Data-Driven Healthcare, IBM Research Africa, Johannesburg, South Africa

The National Cancer Registry (NCR) in South Africa plays a significant role in reporting nationwide cancer statistics and raising the global awareness of the massive impact of cancer. The government requires confirmed cancer cases to be reported to the NCR. Due to manual processes and the increasing magnitude of reports received annually, a considerable lag time exists in cancer statistics, which means the extent of the cancer cases is currently not understood. In addition, the unstructured free-text also needs to be processed in order to identify clinical information that could be important for public health planning. We present initial results from a deep learning approach to address this time lag. Deep learning is a powerful machine-learning algorithm that has made strides in the area of medical image recognition and speech processing. The deep learning system takes as input 2000 de-identified breast cancer pathology reports provided by the NCR in collaboration with the University of Witwatersrand Medical School. The pathology reports are first preprocessed using the Tf-idf (term frequency-inverse document frequency) method, which suggests how important a word is to a document in a corpus by assigning a numerical statistic to each word and hence obtain a term frequency document matrix. The high dimensional data matrix is, input into an unsupervised learning autoencoder, a data compression algorithm used to attain rich features that best represents the specific breast cancer topography and morphology. Unlike other approaches, our approach relies on non-dictionary sources such as clinical empirical knowledge extracted from the reports and dictionary sources such as the 12,000 medical diagnoses available in the International Statistical Classification of Diseases and Related Health Problems (ICD-10). The output from the deep learning system can be used to automate the classification of reports into their corresponding topography and morphology. The system could also be used to create a visual analytics system to aid data exploration and trend analysis of the current state of cancer in South Africa.

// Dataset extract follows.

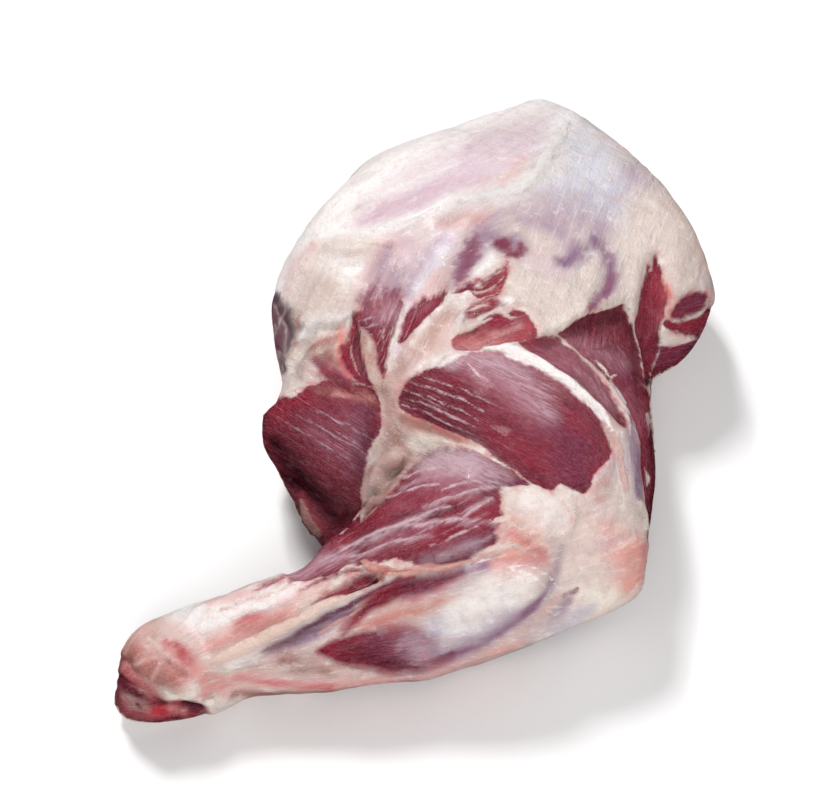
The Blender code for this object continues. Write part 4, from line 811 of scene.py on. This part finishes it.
# Noise for the colours and the mesh: size of the features, octaves, and a shift that picks a place
NOISE_SEED = 7
NOISE_GRID = 32
OCTAVE_SHIFT = 17.3
NOISES = {
    "streaks": ((20, 2.2, 1), 2, 0),
    "side_bare": ((46, 46, 20), 2, 0),
    "side_pale": (25, 1, 0),
    "side_through": (30, 1, 20),
    "side_dark": (30, 1, 50),
    "crumb": (5.5, 2, 0),
    "grain": ((24, 3.2, 1), 2, 0),
    "swell": (15, 2, 0),
    "ruck": ((9, 9, 6), 2, 90),
}
STREAK_STRENGTH = 1.2
LEAST_SHARE = 0.001

# Heights of the relief in the mesh, and the stretches over which it comes up
FELL_THICKNESS = 1.0
FELL_EDGE = (-1.2, 1.2)
SHARP_FADE = 0.6
BAND_EDGE = (-1.2, 0.9)
CRUMB_HEIGHT = 1.3
FIBRE_HEIGHT = 0.55
FIBRE_LEAST = 0.35
SWELL_HEIGHT = 1.0
RUCK_HEIGHT = 0.8
OFF_TABLE = (0.5, 6)
# How light the muscle has to be for pale lines, and the fell for its own
LIT_RED = (0.03, 0.2)
AIRY_GREEN = (0.12, 0.45)
AIRY_LEAST = 0.3

# Noise in the material: features in a millimetre, detail and roughness. The first ones are drawn
# out along the fibres.
GRAINS = {
    "fine": ((0.32, 2.2, 1), 4, 0.6),
    "coarse": ((0.03, 0.34, 1), 3, 0.5),
    "strands": ((0.13, 0.85, 1), 4, 0.6),
    "lines": ((0.025, 0.62, 1), 2, 0.5),
}
SPECKS = {
    "blotch": ((0.16,) * 3, 4, 0.6),
    "grit": ((1.5,) * 3, 3, 0.65),
    "tears": ((0.3,) * 3, 5, 0.55),
    "mottle": ((0.4,) * 3, 5, 0.65),
}
WISPS = ((0.035, 0.4, 1), 2.5, 0.5)
WISP_EDGE = (0.03, 0.006)

# Colours laid over one another: colour, how much of it shows, and what that depends on, each by
# name or with where it starts, where it is full and what is left where it hasn't started
MUSCLE_LAYERS = (
    ("muscle_pink", 0.5, ("fine", 0.42, 0.72), ("mottle", 0.4, 0.6, 0.4), "lit"),
    ("muscle_dark", 0.4, ("mottle", 0.5, 0.32)),
    ("muscle_deep", 0.3, ("coarse", 0.46, 0.32)),
    ("muscle_red", 0.4, ("blotch", 0.5, 0.68), "lit"),
    ("milk", 0.35, ("grit", 0.6, 0.74), "lit"),
    ("milk", 0.6, "septum"),
    # milk where the film lies, and as painted sheen
    ("milk", 1, "veil", ("strands", 0.35, 0.65, 0.25)),
    # painted glints: pale specks laid into the colour as highlights
    ("pink_lavender", 1, "wet"),
)
FELL_LAYERS = (
    ("tan", 0.3, ("blotch", 0.5, 0.72)),
    ("white", 0.4, ("blotch", 0.44, 0.3)),
    ("mauve", 0.2, ("coarse", 0.54, 0.68)),
    ("white", 0.35, ("strands", 0.52, 0.7)),
    ("dull_cream", 0.25, ("mottle", 0.5, 0.36)),
    ("white", 0.2, ("fine", 0.56, 0.66), ("blotch", 0.42, 0.6)),
    ("white", 0.12, "wisps", ("blotch", 0.45, 0.6)),
)
LATE_FELL_LAYERS = (
    ("orange_pink", 0.3, "crumb", ("grit", 0.5, 0.68)),
    ("white", 0.55, "crumb", ("grit", 0.46, 0.34)),
    ("red_tint", 0.4, ("edge", -3, -0.3), ("blotch", 0.42, 0.62)),
)
BAND_LAYERS = (("rose", 0.45, ("fine", 0.45, 0.7)),)
BAND_SHARE = 0.92
# What lies on the muscle in lines, and the glints painted into its colour as pale specks
SEPTUM = (("lines", 0.58, 0.66), "lined", ("mottle", 0.38, 0.55, 0.2), "lit")
GLINTS = ("wisps", ("blotch", 0.42, 0.58, 0.2))
GLINT_ON_FILM_AND_SHEEN = 0.9
GLINT_ELSEWHERE = 0.06

# Edges of bare muscle and of bands: how ragged and how torn along the fibres, by their fade
RAGGED = (2.4, 1.0)
TORN = (4.0, -0.6)
FADE_TURN = 1.7
FADE_LEAST = 0.15
BAND_TORN = 2.2
BAND_RAGGED = 0.6
BAND_MASK_EDGE = (-0.4, 0.5)
# How the darker fell shows through: what breaks it up, and where it starts and is full
BROKEN_STRANDS = 0.6
BROKEN_MOTTLE = 0.7
BROKEN_MIDDLE = 0.65
BROKEN_STRENGTH = 2.0
BROKEN_EDGE = (0.2, 0.85)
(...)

Citation Format: Waheeda Banu Saib, Pavan Kumar, Geoffrey Siwo, Gciniwe Dlamini, Elvira Singh, Sue Candy, Michael Klipin. A deep learning approach for extracting clinically relevant information from pathology reports [abstract]. In: Proceedings of the AACR International Conference: New Frontiers in Cancer Research; 2017 Jan 18-22; Cape Town, South Africa. Philadelphia (PA): AACR; Cancer Res 2017;77(22 Suppl):Abstract nr A11.